• EXERCISE:
Reproduce the entries shown below only from the line with "need to know" down to the line with "# thumb lever's", keeping both end lines and copying each one exactly.

Lines of data:
────────────────

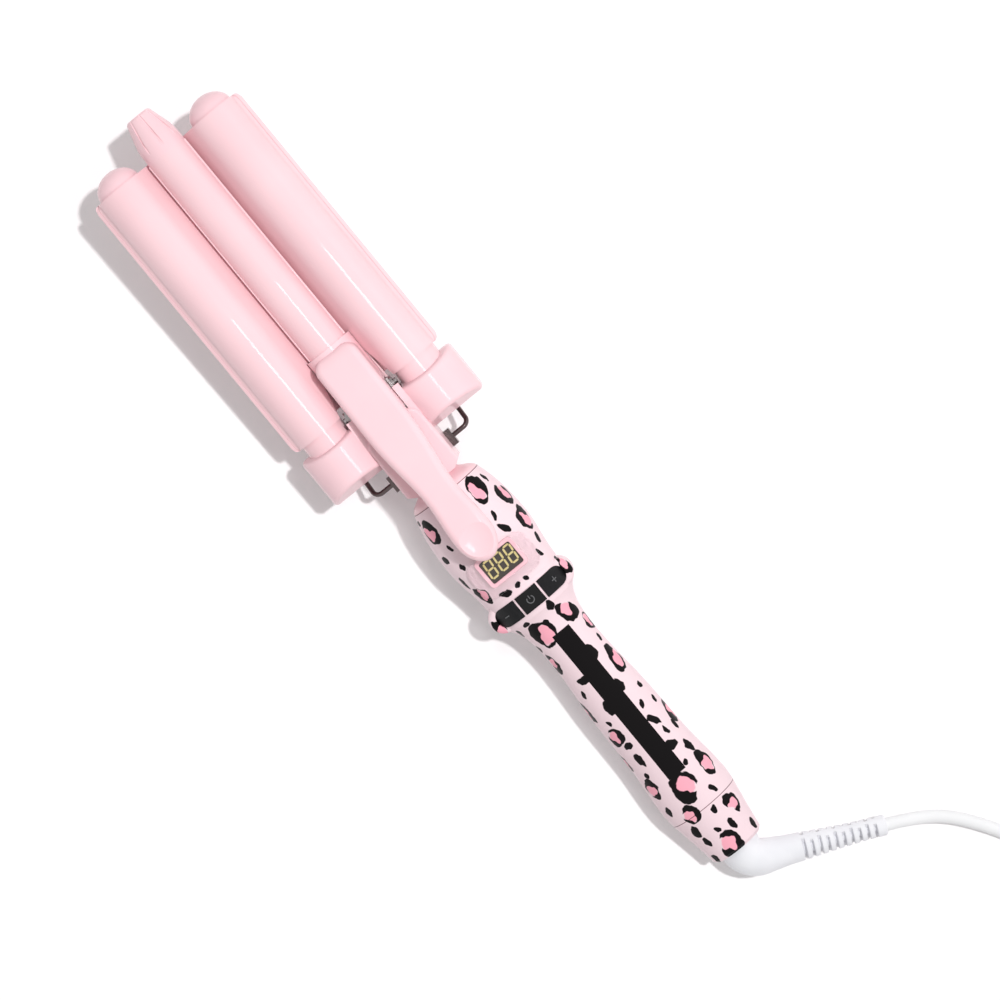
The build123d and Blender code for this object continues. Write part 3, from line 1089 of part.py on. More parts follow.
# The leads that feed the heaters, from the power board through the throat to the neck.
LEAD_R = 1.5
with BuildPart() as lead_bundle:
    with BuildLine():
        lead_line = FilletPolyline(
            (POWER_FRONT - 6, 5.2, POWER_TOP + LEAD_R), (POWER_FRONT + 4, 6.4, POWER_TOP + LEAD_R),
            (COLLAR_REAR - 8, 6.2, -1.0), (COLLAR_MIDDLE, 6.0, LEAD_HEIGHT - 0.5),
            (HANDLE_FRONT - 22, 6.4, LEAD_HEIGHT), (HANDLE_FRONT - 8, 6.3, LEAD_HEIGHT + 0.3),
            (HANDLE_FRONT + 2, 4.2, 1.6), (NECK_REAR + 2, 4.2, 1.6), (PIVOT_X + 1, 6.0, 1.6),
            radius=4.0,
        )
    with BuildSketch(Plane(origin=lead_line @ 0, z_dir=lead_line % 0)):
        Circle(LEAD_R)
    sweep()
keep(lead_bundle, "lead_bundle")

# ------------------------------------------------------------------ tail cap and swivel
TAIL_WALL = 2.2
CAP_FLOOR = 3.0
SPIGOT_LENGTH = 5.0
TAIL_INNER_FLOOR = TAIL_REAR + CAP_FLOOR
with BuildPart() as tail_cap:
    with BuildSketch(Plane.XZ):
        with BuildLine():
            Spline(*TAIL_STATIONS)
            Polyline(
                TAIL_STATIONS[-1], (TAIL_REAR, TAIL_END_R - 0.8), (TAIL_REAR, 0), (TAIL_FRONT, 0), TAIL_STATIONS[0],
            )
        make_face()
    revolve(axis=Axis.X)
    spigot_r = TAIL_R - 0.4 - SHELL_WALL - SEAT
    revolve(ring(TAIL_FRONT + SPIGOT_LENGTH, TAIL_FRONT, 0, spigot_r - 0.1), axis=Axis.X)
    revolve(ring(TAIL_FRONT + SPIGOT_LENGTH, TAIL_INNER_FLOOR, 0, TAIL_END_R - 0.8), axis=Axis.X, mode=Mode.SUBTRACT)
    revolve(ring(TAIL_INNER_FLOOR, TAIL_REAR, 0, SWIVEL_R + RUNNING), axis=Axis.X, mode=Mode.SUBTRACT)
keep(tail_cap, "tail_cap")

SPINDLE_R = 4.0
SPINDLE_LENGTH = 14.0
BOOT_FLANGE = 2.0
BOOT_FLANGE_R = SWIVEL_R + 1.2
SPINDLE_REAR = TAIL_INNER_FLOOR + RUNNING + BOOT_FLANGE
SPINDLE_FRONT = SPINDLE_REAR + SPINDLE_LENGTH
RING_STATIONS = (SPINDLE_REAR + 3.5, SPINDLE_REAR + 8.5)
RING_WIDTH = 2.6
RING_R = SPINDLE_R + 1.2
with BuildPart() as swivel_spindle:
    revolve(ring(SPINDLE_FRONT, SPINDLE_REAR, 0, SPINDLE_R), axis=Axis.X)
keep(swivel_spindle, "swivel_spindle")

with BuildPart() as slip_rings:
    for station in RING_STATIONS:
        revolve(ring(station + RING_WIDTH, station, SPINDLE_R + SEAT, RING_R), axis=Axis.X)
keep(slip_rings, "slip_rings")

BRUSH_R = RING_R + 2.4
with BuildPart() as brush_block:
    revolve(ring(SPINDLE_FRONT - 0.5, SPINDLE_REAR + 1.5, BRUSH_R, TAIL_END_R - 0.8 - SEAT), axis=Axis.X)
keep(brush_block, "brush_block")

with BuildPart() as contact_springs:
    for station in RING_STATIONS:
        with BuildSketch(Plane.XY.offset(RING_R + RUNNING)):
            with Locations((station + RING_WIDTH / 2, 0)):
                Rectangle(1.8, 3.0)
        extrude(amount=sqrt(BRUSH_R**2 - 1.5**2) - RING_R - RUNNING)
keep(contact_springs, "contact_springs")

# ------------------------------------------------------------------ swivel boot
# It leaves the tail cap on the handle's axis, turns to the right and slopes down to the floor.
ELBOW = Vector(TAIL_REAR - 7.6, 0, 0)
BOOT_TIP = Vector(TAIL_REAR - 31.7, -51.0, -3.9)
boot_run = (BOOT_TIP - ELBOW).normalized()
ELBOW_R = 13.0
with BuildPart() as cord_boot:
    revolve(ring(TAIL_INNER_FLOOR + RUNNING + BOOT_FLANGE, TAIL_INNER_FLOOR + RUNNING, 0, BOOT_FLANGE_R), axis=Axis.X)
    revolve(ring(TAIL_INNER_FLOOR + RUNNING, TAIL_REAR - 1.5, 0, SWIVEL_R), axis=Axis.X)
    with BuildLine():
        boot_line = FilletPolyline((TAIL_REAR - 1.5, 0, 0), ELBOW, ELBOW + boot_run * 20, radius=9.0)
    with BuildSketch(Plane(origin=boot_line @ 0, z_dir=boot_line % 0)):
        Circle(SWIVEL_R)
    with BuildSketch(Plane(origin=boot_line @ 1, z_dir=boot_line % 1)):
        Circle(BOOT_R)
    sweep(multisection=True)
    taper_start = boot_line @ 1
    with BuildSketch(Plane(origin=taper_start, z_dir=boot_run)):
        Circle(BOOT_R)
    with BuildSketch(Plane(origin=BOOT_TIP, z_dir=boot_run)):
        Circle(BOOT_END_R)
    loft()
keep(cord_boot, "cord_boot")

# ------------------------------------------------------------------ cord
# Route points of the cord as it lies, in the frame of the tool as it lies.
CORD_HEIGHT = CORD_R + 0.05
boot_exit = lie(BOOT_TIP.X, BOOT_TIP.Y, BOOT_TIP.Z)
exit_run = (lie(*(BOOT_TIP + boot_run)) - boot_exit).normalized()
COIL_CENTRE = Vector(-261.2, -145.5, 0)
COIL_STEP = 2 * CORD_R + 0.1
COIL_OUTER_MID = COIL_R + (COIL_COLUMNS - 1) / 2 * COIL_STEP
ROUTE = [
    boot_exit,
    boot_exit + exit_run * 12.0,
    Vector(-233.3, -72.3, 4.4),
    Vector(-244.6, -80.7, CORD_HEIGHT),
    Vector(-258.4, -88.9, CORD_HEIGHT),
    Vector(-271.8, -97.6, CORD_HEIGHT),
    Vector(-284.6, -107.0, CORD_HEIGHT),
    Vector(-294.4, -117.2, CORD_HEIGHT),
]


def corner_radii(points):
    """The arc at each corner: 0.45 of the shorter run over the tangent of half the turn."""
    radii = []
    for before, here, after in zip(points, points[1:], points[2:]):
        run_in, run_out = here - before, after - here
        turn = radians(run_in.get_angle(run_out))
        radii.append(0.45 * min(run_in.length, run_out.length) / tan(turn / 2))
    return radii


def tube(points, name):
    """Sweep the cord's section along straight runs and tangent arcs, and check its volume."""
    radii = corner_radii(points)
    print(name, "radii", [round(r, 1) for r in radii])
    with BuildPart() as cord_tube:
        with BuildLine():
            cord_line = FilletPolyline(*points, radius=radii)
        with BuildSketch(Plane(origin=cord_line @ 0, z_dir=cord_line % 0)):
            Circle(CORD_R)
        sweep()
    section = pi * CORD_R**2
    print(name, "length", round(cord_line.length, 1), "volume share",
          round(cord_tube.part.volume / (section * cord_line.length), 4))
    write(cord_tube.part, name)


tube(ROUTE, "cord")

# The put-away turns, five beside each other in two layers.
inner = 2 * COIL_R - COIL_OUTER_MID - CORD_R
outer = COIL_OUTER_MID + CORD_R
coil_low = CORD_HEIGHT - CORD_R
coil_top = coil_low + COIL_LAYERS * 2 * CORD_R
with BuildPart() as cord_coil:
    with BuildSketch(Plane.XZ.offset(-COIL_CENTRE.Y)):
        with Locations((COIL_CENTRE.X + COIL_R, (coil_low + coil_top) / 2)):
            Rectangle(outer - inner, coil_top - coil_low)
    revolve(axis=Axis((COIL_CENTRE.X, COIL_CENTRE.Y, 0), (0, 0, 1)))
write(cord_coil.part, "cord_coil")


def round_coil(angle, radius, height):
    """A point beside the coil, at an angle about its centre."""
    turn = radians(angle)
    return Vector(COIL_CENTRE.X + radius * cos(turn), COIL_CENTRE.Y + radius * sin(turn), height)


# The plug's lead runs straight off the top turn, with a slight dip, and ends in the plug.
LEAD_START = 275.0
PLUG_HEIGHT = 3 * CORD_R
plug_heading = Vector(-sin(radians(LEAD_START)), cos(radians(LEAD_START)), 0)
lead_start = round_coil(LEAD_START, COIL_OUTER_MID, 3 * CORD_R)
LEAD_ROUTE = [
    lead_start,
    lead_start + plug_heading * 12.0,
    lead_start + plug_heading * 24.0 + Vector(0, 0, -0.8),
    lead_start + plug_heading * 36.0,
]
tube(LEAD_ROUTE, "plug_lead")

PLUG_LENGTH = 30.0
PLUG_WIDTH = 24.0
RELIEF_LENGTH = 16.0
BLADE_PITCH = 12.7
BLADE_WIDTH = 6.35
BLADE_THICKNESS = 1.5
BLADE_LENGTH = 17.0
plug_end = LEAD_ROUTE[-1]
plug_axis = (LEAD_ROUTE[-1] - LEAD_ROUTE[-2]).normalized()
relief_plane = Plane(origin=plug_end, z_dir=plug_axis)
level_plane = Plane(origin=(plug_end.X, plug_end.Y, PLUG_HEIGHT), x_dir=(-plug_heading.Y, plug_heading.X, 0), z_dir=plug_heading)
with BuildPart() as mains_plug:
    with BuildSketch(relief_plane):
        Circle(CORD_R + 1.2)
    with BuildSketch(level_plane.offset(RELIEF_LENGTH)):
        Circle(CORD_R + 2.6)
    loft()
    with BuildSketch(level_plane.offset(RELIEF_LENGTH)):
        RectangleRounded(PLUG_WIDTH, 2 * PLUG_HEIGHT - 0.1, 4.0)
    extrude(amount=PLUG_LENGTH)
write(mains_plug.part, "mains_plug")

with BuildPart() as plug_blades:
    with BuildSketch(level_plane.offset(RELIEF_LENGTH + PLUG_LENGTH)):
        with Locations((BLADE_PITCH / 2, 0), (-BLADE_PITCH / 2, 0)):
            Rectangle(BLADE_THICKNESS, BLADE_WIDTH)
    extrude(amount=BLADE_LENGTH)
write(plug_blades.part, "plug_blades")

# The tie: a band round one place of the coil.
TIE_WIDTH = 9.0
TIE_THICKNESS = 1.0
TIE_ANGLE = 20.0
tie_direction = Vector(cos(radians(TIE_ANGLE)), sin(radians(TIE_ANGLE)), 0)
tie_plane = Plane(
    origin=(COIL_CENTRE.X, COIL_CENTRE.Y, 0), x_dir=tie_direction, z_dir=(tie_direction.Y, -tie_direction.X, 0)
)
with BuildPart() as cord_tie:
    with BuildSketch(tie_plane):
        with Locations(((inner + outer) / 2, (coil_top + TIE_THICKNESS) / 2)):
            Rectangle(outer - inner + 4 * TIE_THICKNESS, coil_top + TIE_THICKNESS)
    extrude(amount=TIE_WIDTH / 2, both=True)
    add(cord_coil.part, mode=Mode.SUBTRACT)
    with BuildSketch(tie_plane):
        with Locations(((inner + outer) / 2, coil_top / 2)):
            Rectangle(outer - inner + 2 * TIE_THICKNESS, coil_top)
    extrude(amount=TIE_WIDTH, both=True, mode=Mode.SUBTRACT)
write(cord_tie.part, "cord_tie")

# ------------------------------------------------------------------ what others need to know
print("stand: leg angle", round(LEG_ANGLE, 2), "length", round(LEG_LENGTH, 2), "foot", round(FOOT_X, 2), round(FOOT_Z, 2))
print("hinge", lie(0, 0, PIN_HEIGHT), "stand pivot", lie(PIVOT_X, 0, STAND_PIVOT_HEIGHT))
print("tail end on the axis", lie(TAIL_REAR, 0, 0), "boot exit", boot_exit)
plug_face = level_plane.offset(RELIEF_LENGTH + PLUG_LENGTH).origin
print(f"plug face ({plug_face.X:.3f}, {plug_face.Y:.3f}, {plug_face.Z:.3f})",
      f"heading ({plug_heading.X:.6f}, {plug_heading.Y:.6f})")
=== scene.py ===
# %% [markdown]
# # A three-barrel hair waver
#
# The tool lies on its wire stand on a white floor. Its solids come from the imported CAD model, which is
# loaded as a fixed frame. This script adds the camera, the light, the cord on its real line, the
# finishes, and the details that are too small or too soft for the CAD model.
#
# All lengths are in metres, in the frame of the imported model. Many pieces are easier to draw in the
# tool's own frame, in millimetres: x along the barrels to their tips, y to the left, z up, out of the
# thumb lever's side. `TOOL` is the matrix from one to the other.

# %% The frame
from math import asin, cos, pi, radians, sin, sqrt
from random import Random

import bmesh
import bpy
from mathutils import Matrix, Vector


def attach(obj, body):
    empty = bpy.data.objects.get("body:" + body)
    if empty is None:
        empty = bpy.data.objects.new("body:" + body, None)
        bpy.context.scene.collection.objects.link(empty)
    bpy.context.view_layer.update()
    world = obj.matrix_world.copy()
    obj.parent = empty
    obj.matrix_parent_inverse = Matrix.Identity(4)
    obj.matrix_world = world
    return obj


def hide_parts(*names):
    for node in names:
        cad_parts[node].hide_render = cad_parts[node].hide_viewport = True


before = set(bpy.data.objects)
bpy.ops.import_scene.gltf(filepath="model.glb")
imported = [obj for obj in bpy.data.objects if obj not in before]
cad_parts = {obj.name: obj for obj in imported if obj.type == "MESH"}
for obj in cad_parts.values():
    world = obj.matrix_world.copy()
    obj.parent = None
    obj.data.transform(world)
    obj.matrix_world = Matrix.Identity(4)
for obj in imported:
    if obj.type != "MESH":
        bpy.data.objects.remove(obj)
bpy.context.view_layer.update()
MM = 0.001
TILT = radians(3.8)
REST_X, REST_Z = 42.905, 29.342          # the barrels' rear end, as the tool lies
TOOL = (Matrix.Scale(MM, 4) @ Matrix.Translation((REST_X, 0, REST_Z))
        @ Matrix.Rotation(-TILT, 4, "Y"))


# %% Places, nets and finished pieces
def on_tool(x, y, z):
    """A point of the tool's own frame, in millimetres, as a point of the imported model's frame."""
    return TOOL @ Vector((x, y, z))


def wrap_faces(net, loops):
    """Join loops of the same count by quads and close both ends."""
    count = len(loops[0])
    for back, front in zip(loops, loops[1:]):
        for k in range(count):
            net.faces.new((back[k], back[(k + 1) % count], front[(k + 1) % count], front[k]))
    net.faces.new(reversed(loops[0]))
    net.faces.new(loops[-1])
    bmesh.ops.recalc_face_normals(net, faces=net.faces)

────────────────

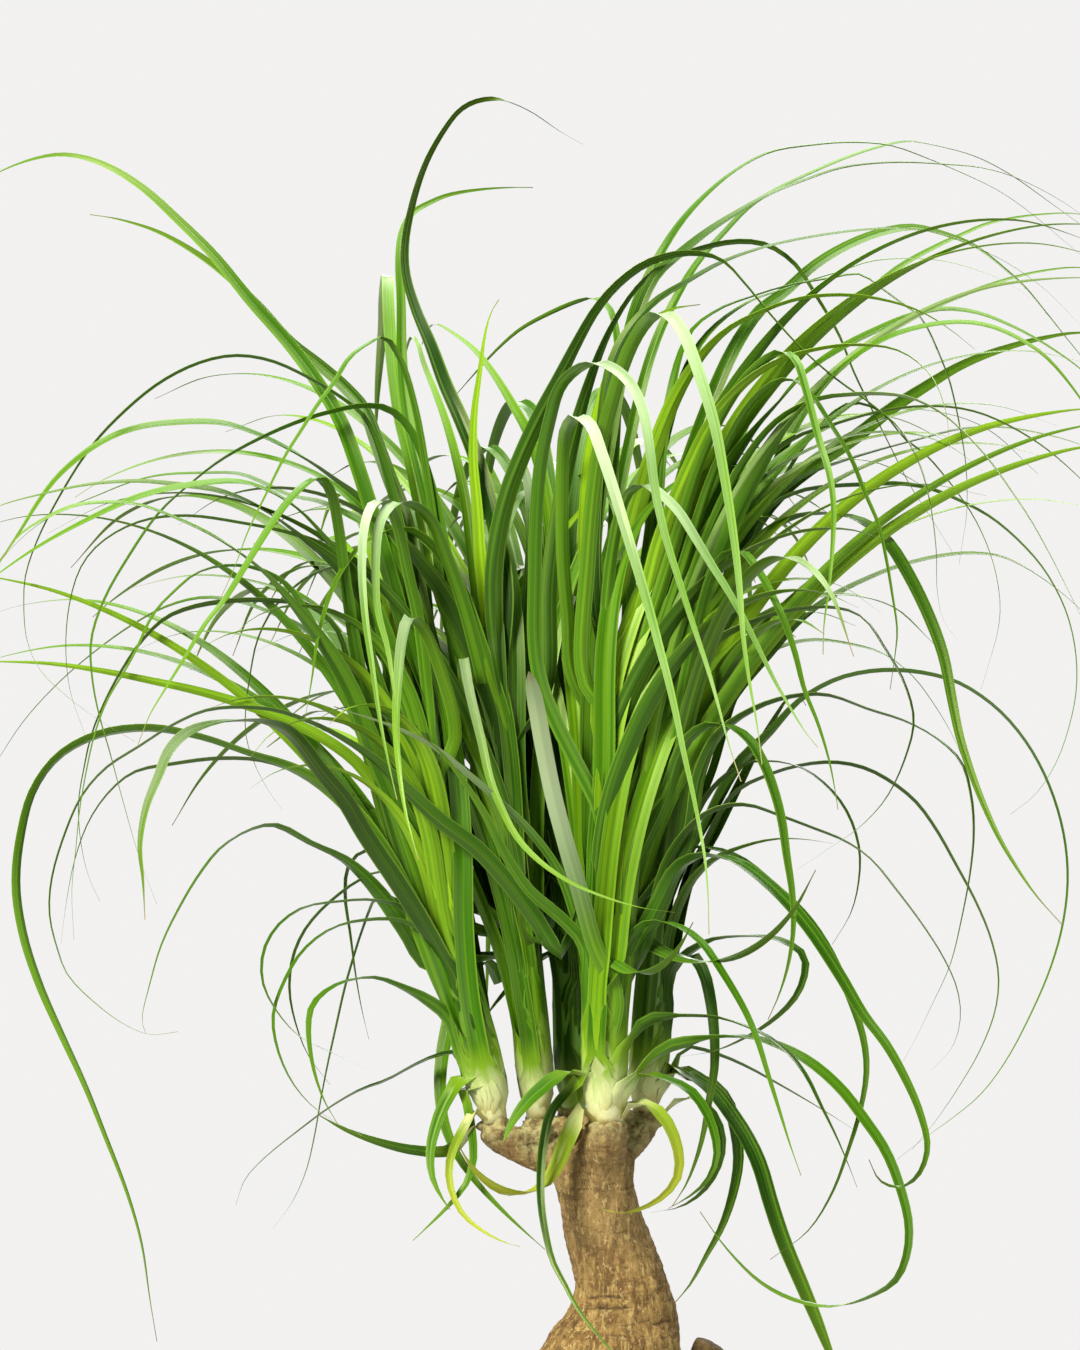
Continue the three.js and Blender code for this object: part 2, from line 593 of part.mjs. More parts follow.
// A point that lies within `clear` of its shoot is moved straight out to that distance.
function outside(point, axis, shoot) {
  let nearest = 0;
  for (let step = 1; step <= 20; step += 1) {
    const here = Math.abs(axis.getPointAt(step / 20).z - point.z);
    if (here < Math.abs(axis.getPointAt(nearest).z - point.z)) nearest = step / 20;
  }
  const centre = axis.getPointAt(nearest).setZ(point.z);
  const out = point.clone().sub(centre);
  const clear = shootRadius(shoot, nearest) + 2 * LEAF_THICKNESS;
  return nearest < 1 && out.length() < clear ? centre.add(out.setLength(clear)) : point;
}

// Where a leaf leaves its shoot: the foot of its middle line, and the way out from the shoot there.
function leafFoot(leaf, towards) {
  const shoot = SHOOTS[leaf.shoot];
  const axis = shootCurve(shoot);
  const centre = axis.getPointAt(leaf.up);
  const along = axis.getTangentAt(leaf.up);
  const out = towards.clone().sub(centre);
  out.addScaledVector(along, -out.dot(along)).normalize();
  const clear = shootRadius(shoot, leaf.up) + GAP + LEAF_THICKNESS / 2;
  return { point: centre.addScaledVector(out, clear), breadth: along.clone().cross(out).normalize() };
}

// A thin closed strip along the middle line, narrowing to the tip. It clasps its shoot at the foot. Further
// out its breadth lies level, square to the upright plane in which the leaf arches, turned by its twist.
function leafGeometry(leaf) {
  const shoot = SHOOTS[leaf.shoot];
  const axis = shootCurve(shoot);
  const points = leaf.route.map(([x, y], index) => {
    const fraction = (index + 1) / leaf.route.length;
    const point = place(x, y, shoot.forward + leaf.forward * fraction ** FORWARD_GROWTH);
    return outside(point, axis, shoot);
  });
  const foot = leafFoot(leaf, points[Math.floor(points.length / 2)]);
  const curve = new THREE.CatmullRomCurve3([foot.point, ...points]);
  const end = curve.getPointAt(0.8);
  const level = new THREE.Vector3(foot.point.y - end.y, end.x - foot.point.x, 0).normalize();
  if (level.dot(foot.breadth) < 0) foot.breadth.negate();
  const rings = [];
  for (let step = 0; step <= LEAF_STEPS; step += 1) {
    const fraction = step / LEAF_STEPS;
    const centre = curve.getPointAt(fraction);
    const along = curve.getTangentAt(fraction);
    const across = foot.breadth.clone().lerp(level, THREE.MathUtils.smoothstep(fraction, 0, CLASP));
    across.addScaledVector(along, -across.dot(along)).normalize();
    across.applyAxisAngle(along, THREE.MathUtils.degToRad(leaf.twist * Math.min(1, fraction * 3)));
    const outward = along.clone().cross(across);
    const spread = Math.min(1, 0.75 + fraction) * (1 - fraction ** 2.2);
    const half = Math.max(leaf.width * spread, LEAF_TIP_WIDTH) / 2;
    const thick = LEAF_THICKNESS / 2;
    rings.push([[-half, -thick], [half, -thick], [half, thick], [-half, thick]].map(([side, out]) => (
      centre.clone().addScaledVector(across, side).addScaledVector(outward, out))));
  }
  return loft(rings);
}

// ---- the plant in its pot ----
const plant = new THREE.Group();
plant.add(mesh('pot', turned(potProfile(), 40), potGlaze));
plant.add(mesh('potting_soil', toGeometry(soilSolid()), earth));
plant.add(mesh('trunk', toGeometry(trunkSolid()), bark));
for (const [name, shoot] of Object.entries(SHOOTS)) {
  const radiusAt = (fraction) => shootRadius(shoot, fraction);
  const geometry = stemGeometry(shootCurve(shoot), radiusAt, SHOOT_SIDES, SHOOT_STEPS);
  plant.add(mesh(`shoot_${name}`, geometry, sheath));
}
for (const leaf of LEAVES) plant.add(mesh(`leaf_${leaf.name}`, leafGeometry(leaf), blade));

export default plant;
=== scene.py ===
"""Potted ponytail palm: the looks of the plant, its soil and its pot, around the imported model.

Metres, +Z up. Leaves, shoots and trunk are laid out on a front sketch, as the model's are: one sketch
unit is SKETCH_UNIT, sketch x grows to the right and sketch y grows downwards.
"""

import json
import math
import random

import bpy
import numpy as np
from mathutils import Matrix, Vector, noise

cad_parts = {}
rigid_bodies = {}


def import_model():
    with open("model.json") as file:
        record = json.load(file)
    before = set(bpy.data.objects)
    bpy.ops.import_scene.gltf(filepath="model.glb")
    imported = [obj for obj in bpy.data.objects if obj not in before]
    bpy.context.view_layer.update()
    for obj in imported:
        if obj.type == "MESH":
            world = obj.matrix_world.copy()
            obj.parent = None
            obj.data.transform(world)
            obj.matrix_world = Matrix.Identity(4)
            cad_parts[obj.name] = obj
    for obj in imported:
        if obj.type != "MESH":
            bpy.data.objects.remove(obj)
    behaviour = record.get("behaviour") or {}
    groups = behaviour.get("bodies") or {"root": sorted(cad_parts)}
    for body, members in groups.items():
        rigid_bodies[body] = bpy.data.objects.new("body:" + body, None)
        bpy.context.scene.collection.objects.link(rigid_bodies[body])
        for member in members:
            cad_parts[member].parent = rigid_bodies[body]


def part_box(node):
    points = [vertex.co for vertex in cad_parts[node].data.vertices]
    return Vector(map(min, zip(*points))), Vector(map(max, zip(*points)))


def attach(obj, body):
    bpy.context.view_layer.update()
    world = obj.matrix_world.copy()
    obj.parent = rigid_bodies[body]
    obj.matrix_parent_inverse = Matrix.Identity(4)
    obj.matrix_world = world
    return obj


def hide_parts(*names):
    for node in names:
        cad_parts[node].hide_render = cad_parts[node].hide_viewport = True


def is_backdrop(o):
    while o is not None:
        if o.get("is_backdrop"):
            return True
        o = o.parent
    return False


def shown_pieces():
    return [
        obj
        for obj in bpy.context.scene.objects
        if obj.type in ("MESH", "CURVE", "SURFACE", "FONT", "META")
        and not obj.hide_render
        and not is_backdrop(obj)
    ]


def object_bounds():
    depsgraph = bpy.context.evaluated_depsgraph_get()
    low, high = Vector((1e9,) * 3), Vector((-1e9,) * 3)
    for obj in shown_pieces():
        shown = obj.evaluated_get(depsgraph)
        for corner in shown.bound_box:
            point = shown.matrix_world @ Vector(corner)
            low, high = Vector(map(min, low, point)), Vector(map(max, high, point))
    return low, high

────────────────

• THE SOLUTION:
# ------------------------------------------------------------------ what others need to know
print("stand: leg angle", round(LEG_ANGLE, 2), "length", round(LEG_LENGTH, 2), "foot", round(FOOT_X, 2), round(FOOT_Z, 2))
print("hinge", lie(0, 0, PIN_HEIGHT), "stand pivot", lie(PIVOT_X, 0, STAND_PIVOT_HEIGHT))
print("tail end on the axis", lie(TAIL_REAR, 0, 0), "boot exit", boot_exit)
plug_face = level_plane.offset(RELIEF_LENGTH + PLUG_LENGTH).origin
print(f"plug face ({plug_face.X:.3f}, {plug_face.Y:.3f}, {plug_face.Z:.3f})",
      f"heading ({plug_heading.X:.6f}, {plug_heading.Y:.6f})")
=== scene.py ===
# %% [markdown]
# # A three-barrel hair waver
#
# The tool lies on its wire stand on a white floor. Its solids come from the imported CAD model, which is
# loaded as a fixed frame. This script adds the camera, the light, the cord on its real line, the
# finishes, and the details that are too small or too soft for the CAD model.
#
# All lengths are in metres, in the frame of the imported model. Many pieces are easier to draw in the
# tool's own frame, in millimetres: x along the barrels to their tips, y to the left, z up, out of the
# thumb lever's side. `TOOL` is the matrix from one to the other.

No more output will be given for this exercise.